Networked privacy is the desire to maintain agency over information within the social and technological networks in which information is disclosed, given meaning, and shared. This agency is continually compromised by the aggregation, connection, and diffusion facilitated by social media and big data technologies. In this talk, drawing from her book The Private is Political, Marwick examines how these dynamics map to intersectional lines of privacy, drawing from a study of LGBTQ+ individuals in North Carolina.
Because networked information intrinsically leaks, the participants strategized how to manage disclosures that might be stigmatized in one context but not in others. They worked to firewall what, how, and to whom they disclosed, engaging in privacy work to maintain agency over information. They do not navigate the idea of private and public as a binary but as a spectrum, a web, or a network. Their experiences complicate the idea of a binary distinction between “public” or “private” information. Instead, the ways people share information about stigmatized identities are deeply contextual and social.
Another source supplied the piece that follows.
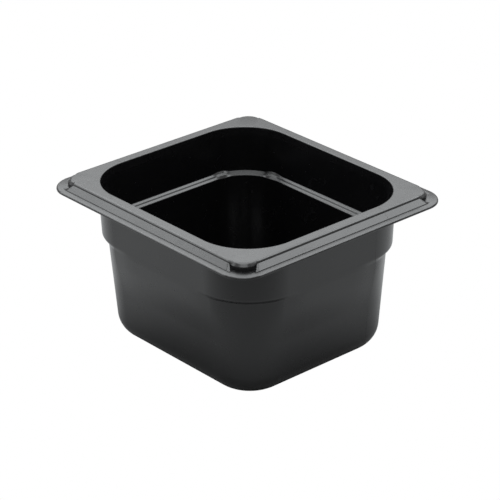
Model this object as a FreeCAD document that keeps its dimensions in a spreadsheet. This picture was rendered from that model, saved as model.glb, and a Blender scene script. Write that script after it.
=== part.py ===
import FreeCAD, Part
import math
import os
import Sketcher

os.makedirs("parts", exist_ok=True)

# Sixth-size food pan, one thin-walled moulding.
# Origin: centre of the flat base. +X runs along the long side, +Y to the back, +Z up. Sizes in mm.
# Every "inset" is measured inwards from the outer edge of the rim, so a section of the pan is a list of
# (inset, height) points. All inner corners turn about one upright axis, which stands corner_span inside
# the outer edge on both sides, so a straight zone and the corner beside it share one section.

SIZES = {
    "overall_length": 176.0,
    "overall_width": 162.0,
    "overall_height": 100.8,
    "corner_span": 47.0,
    # rim
    "rim_edge": 0.0,
    "lip_radius": 16.06,
    "lip_bottom": 94.3,
    "lip_edge": 96.1,
    "lip_root_inset": 3.45,
    "lip_root_radius": 12.61,
    "lip_root_height": 96.15,
    "band_outer_inset": 3.6,
    "band_outer_height": 96.45,
    "band_inner_inset": 6.8,
    "band_inner_height": 99.2,
    "band_end": 32.7,
    "plateau_outer_inset": 6.94,
    "plateau_outer_height": 99.9,
    "plateau_flat_inset": 8.3,
    "plateau_radius": 9.0,
    "plateau_flat_radius": 7.64,
    "facet_foot_inset": 6.9,
    "facet_foot_radius": 9.04,
    "skirt_inner_inset": 2.4,
    "skirt_inner_radius": 13.66,
    "underside_height": 94.7,
    "recess_inset": 9.0,
    "recess_radius": 7.0,
    "rim_seat_height": 98.4,
    "opening_inset": 13.66,
    # collar and stacking ledge
    "collar_top_inset": 12.0,
    "collar_bottom_inset": 13.6,
    "collar_bottom_height": 68.1,
    "collar_turn_radius": 8.8,
    "split_height": 61.0,
    "split_outer_inset": 17.22,
    "split_inner_inset": 19.72,
    "ledge_upper_inset": 15.45,
    "ledge_upper_height": 73.7,
    "ledge_back_inset": 16.05,
    "ledge_back_height": 72.57,
    "ledge_front_inset": 18.38,
    "ledge_front_height": 70.83,
    "ledge_lower_inset": 19.0,
    "ledge_lower_height": 69.7,
    "ledge_fillet": 1.4,
    # tapered lower body
    "foot_outer_radius": 15.24,
    "foot_inner_radius": 12.7,
    "foot_outer_height": 14.04,
    "foot_outer_inset": 20.92,
    "foot_inner_height": 14.3,
    "foot_inner_inset": 23.4,
    "floor_inset": 36.2,
    "floor_thickness": 2.6,
}

doc = FreeCAD.newDocument("FoodPan")
sheet = doc.addObject("Spreadsheet::Sheet", "Params")
for row, (alias, number) in enumerate(SIZES.items(), start=1):
    sheet.set("A%d" % row, alias)
    sheet.set("B%d" % row, str(number))
    sheet.setAlias("B%d" % row, alias)
doc.recompute()


def size(alias):
    return float(sheet.get(alias))


def bound(obj, prop, formula):
    obj.setExpression(prop, formula)


def reach(inset):
    """Distance of an inset line from the corner axis, as a formula."""
    return "Params.corner_span - Params.%s" % inset


def plane_of(body, role):
    for feature in body.Origin.OriginFeatures:
        if feature.Role == role:
            return feature
    raise RuntimeError("origin plane not found: " + role)


def new_body(label):
    body = doc.addObject("PartDesign::Body", label)
    body.Label = label
    return body


def new_sketch(body, name, role):
    sketch = body.newObject("Sketcher::SketchObject", name)
    sketch.AttachmentSupport = [(plane_of(body, role), "")]
    sketch.MapMode = "FlatFace"
    return sketch


def pin(sketch, geometry, point, along, number, formula):
    """Hold one coordinate of a sketch point at a value bound to the sheet."""
    if abs(number) < 1e-9:
        axis = -2 if along == "DistanceX" else -1
        sketch.addConstraint(Sketcher.Constraint("PointOnObject", geometry, point, axis))
        return
    index = sketch.addConstraint(Sketcher.Constraint(along, -1, 1, geometry, point, number))
    if formula:
        name = "%s_%d_%d" % (along[-1].lower() + "_of", geometry, point)
        sketch.renameConstraint(index, name)
        bound(sketch, "Constraints." + name, formula)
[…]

Alice E. Marwick is currently the Microsoft Visiting Professor at the Center for Information Technology Policy at Princeton University. She is an associate professor in the Department of Communication and Principal Researcher at the Center for Information Technology and Public Life, which she co-founded, at the University of North Carolina at Chapel Hill. She researches the social, political, and cultural implications of popular social media technologies. In 2017, she co-authored Media Manipulation and Disinformation Online (Data & Society), a flagship report examining far-right online subcultures’ use of social media to spread disinformation, for which she was named one of 2017’s Global Thinkers by Foreign Policy magazine. She is the author of Status Update: Celebrity, Publicity and Branding in the Social Media Age (Yale 2013), an ethnographic study of the San Francisco tech scene which examines how people seek social status through online visibility, and co-editor of The Sage Handbook of Social Media (Sage 2017). Her forthcoming book, The Private is Political (Yale), examines how the networked nature of online privacy disproportionately impacts marginalized individuals in terms of gender, race, and socio-economic status. In addition to academic journal articles and essays, she has written for The New York Times, The New York Review of Books, Slate, the Columbia Journalism Review, New York Magazine, and The Chronicle of Higher Education. Her work has been supported by the Carnegie Foundation, the Knight Foundation, the Luminate Group, the Digital Trust Foundation, and the Social Science Research Council, and she has held fellowships at the Data & Society Research Institute and the Institute of Arts & Humanities at UNC-CH. As a 2020 Andrew Carnegie fellow, she is working on a third book about online radicalization. In 2021, she was awarded the Phillip and Ruth Hettleman Prize for Artistic and Scholarly Achievement by the University of North Carolina.